Assessing Neighborhood Effects: Social Processes and New Directions in Research.

Publication Abstract

Sampson, Robert J., Jeffrey Morenoff, and Thomas Gannon-Rowley. 2002. "Assessing Neighborhood Effects: Social Processes and New Directions in Research." Annual Review of Sociology, 28: 443-478.

This paper assesses and synthesizes the cumulative results of a new "neighborhood-effects" literature that examines social processes related to problem behaviors and health-related outcomes. Our review identified over 40 relevant studies published in peer-reviewed journals from the mid-1990s to 2001, the take-off point for an increasing level of interest in neighborhood effects.

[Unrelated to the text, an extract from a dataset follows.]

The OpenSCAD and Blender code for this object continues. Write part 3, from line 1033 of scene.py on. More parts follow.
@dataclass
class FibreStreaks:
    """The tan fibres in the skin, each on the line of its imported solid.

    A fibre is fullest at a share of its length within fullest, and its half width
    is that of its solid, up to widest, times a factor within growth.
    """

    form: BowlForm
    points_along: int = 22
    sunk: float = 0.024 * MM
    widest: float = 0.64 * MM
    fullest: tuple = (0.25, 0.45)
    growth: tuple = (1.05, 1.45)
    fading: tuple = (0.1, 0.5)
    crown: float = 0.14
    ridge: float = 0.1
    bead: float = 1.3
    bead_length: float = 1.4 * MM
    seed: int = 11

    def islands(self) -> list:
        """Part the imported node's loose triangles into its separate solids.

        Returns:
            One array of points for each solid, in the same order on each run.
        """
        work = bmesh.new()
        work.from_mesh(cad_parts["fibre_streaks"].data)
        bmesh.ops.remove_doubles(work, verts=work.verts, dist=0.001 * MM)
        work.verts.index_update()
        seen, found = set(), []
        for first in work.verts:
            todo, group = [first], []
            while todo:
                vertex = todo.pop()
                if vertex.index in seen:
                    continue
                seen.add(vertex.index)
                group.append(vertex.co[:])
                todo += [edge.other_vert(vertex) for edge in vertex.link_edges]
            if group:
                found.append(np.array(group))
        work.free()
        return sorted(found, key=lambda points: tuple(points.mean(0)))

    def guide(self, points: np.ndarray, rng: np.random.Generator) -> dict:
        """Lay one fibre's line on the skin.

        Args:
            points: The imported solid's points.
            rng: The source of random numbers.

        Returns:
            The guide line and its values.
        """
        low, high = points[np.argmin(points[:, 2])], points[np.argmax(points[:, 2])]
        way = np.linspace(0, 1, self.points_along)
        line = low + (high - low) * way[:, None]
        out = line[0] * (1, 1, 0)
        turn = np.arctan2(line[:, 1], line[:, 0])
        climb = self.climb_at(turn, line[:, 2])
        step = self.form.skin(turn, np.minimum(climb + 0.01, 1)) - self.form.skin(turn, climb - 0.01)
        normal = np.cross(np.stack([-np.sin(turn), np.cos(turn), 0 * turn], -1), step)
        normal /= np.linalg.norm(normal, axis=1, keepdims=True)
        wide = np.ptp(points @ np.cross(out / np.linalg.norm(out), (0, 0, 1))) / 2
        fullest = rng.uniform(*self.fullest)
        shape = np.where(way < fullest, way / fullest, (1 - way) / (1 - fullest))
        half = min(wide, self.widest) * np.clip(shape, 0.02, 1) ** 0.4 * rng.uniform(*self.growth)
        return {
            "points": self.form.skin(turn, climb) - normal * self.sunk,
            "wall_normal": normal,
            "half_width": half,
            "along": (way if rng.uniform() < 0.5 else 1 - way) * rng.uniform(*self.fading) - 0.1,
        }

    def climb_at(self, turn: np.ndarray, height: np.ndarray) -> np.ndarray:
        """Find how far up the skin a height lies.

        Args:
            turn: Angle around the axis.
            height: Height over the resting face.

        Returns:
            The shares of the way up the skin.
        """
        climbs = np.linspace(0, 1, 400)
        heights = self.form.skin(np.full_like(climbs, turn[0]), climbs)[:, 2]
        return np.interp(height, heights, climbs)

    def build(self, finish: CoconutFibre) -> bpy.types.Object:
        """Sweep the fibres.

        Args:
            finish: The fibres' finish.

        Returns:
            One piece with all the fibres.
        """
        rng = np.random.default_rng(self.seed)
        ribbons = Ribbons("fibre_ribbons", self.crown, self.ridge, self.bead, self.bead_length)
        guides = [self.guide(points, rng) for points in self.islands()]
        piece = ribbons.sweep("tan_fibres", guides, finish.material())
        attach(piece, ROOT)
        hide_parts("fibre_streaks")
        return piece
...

Moving beyond traditional characteristics such as concentrated poverty, we evaluate the salience of social-interactional and institutional mechanisms hypothesized to account for neighborhood-level variations in a variety of phenomena (e.g., delinquency, violence, depression, high-risk behavior), especially among adolescents. We highlight neighborhood ties, social control, mutual trust, institutional resources, disorder, and routine activity patterns. We also discuss a set of thorny methodological problems that plague the study of neighborhood effects, with special attention to selection bias. We conclude with promising strategies and directions for future research, including experimental designs, taking spatial and temporal dynamics seriously, systematic observational approaches, and benchmark data on neighborhood social processes.